Using the data below, return the stretch from the line that contains "world = obj.matrix_world.copy()" through the line that contains "What FreeCAD Python", both included, exactly as it stands and nothing beyond it.

▸ Supplied material:

□ □ □ □ □ □ □

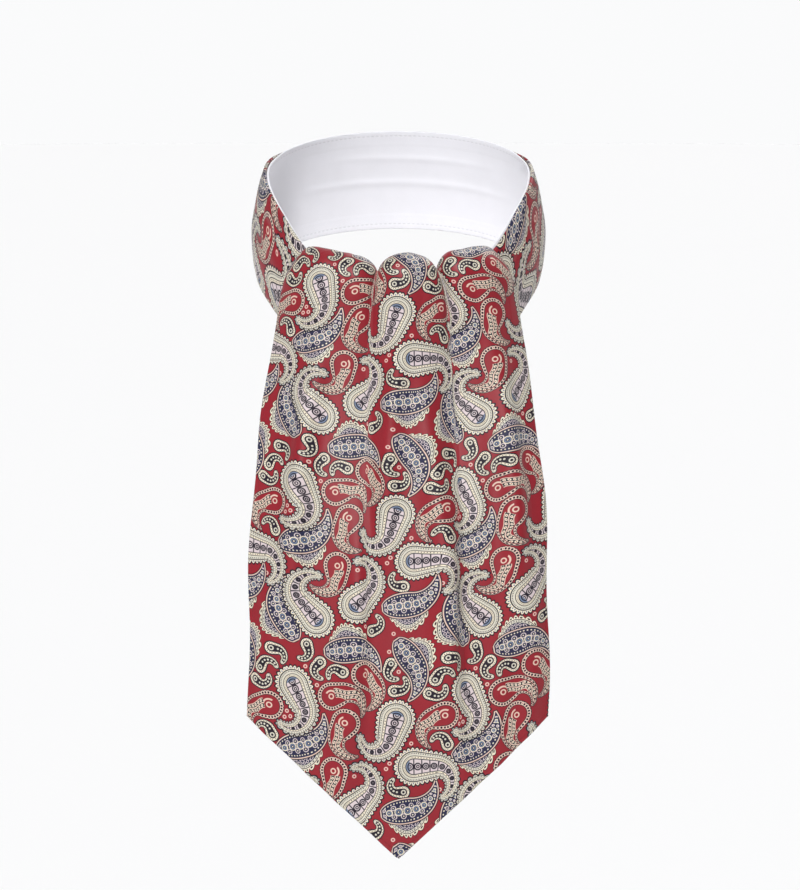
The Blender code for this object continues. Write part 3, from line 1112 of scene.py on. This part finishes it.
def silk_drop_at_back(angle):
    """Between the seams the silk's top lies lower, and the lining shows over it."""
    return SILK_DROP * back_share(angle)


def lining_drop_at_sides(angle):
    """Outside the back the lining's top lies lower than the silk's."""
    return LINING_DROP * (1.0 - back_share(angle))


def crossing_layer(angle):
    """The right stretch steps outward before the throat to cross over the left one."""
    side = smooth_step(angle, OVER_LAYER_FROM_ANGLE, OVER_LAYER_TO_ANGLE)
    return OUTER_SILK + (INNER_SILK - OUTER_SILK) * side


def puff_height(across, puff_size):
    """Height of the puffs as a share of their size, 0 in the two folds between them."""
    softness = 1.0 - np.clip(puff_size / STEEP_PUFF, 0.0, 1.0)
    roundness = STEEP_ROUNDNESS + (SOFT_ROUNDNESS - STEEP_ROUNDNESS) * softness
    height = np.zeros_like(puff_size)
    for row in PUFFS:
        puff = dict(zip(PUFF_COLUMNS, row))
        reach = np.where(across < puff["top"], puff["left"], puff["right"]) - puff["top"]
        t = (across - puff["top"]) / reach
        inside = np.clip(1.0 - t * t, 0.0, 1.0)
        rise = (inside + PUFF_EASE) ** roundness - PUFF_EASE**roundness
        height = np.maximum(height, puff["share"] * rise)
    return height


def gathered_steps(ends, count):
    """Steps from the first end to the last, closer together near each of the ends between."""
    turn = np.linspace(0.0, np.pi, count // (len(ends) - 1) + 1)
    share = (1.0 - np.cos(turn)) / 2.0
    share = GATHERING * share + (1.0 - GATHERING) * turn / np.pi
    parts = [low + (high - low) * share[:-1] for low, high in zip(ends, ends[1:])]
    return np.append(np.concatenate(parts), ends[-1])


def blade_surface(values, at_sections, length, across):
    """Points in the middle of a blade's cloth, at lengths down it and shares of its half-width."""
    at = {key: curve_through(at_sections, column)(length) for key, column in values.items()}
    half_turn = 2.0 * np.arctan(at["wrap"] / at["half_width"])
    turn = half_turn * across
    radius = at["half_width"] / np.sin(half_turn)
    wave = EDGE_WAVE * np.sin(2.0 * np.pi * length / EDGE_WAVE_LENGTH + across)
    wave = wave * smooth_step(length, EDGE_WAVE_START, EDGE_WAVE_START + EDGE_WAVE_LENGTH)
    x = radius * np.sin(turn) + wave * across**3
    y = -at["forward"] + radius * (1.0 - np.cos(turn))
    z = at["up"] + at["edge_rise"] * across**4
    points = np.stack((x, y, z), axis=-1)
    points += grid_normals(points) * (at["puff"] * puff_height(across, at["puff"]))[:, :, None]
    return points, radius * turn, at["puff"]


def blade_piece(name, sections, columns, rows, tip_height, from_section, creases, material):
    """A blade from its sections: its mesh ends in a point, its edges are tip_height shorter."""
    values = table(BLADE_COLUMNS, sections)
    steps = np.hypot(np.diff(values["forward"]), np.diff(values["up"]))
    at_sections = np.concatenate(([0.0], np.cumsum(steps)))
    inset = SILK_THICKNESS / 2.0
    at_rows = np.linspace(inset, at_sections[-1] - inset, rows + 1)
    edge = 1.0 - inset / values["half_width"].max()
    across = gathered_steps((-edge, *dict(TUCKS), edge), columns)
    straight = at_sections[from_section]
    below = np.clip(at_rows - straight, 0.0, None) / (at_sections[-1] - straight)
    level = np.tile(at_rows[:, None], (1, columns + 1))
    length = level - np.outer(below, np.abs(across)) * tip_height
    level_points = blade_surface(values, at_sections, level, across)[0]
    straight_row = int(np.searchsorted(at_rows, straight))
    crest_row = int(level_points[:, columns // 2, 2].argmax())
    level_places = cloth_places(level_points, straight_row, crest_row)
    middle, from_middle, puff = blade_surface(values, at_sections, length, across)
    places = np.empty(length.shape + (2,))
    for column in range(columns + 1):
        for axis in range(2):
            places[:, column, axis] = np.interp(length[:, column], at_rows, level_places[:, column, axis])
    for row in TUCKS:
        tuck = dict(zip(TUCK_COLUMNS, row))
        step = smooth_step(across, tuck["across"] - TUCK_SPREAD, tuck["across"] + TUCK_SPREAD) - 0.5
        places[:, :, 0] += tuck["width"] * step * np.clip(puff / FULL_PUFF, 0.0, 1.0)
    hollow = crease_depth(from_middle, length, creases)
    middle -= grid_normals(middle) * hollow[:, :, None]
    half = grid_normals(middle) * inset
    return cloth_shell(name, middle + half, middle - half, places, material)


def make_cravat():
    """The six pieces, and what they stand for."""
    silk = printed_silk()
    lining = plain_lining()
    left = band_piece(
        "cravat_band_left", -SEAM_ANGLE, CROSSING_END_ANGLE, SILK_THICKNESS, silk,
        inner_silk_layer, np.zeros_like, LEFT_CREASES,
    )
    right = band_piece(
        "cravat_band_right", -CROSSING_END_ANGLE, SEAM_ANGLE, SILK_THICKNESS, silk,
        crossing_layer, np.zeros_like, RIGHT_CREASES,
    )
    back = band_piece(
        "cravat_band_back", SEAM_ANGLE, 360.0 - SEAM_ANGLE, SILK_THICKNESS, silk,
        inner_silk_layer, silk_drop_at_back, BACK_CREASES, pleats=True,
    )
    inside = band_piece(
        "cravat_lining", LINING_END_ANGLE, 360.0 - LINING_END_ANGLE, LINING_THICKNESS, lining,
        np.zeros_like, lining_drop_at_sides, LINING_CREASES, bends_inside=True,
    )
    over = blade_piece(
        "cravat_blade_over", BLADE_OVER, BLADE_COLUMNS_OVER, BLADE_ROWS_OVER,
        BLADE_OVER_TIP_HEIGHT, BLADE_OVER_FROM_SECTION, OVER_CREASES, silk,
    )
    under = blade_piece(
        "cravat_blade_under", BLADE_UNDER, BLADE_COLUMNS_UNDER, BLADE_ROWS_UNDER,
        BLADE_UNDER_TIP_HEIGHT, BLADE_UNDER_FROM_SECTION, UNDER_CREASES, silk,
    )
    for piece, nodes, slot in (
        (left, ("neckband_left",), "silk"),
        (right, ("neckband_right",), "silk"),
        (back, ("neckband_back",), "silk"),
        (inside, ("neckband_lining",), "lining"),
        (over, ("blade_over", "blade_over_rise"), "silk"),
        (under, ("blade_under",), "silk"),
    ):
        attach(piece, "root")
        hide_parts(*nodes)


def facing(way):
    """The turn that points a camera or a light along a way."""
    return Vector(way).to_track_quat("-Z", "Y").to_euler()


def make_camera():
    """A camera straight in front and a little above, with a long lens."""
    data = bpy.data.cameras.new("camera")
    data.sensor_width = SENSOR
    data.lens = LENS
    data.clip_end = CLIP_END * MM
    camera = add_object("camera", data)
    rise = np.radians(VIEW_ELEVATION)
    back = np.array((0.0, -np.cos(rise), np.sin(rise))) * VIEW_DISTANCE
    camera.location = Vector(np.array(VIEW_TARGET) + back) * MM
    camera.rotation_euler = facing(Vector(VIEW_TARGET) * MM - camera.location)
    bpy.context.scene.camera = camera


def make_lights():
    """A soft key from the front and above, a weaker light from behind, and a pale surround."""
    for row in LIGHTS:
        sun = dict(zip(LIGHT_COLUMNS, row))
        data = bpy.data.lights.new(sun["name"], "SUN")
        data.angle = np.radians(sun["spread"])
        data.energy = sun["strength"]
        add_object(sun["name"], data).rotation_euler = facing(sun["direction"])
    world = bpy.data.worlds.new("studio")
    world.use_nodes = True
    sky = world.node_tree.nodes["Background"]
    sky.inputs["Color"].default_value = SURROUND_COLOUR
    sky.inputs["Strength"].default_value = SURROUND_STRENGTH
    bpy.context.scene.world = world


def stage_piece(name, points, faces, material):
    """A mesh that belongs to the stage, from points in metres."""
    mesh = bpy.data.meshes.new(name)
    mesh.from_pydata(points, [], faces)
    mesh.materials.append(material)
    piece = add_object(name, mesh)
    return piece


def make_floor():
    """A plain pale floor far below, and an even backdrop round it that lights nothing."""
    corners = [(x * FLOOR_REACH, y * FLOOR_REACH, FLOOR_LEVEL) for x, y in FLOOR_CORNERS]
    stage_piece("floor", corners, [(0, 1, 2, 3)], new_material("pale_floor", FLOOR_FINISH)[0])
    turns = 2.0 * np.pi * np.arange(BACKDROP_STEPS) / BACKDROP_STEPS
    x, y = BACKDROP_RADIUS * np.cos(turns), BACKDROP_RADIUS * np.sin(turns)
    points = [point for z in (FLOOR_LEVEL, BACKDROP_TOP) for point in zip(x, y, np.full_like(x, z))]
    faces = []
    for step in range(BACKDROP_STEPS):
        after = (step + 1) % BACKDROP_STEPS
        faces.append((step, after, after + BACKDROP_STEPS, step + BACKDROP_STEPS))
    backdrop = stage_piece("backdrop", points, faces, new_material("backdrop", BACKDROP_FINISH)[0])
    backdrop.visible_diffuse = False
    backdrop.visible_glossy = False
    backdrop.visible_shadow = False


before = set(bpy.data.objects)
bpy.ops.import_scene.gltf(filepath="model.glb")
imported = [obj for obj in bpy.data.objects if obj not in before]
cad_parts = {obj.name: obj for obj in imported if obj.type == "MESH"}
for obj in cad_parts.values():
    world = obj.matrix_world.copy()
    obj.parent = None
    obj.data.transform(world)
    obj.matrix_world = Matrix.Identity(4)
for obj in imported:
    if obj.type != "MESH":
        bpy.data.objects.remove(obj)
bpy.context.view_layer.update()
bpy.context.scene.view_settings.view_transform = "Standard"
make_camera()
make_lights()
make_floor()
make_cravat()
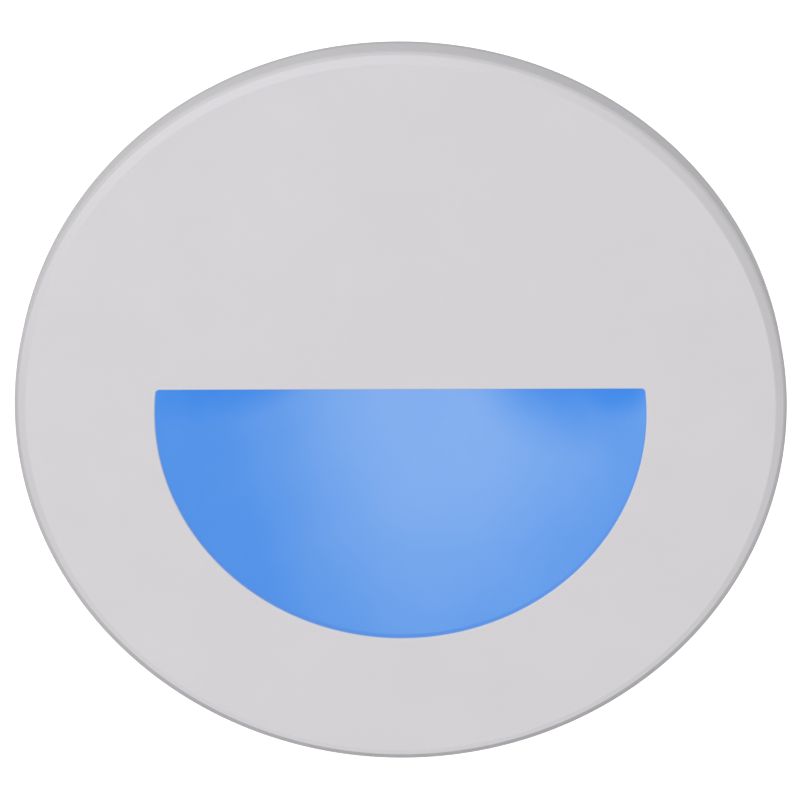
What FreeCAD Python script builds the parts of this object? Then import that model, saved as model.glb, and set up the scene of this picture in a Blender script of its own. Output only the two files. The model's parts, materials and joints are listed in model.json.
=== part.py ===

□ □ □ □ □ □ □

▸ Solution to the exercise:
    world = obj.matrix_world.copy()
    obj.parent = None
    obj.data.transform(world)
    obj.matrix_world = Matrix.Identity(4)
for obj in imported:
    if obj.type != "MESH":
        bpy.data.objects.remove(obj)
bpy.context.view_layer.update()
bpy.context.scene.view_settings.view_transform = "Standard"
make_camera()
make_lights()
make_floor()
make_cravat()
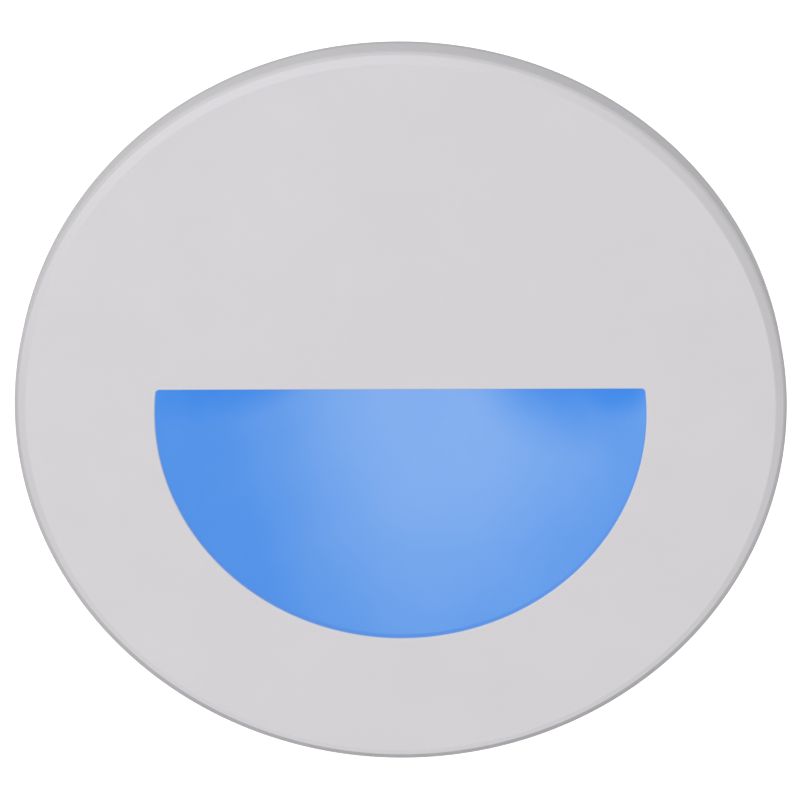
What FreeCAD Python script builds the parts of this object? Then import that model, saved as model.glb, and set up the scene of this picture in a Blender script of its own. Output only the two files. The model's parts, materials and joints are listed in model.json.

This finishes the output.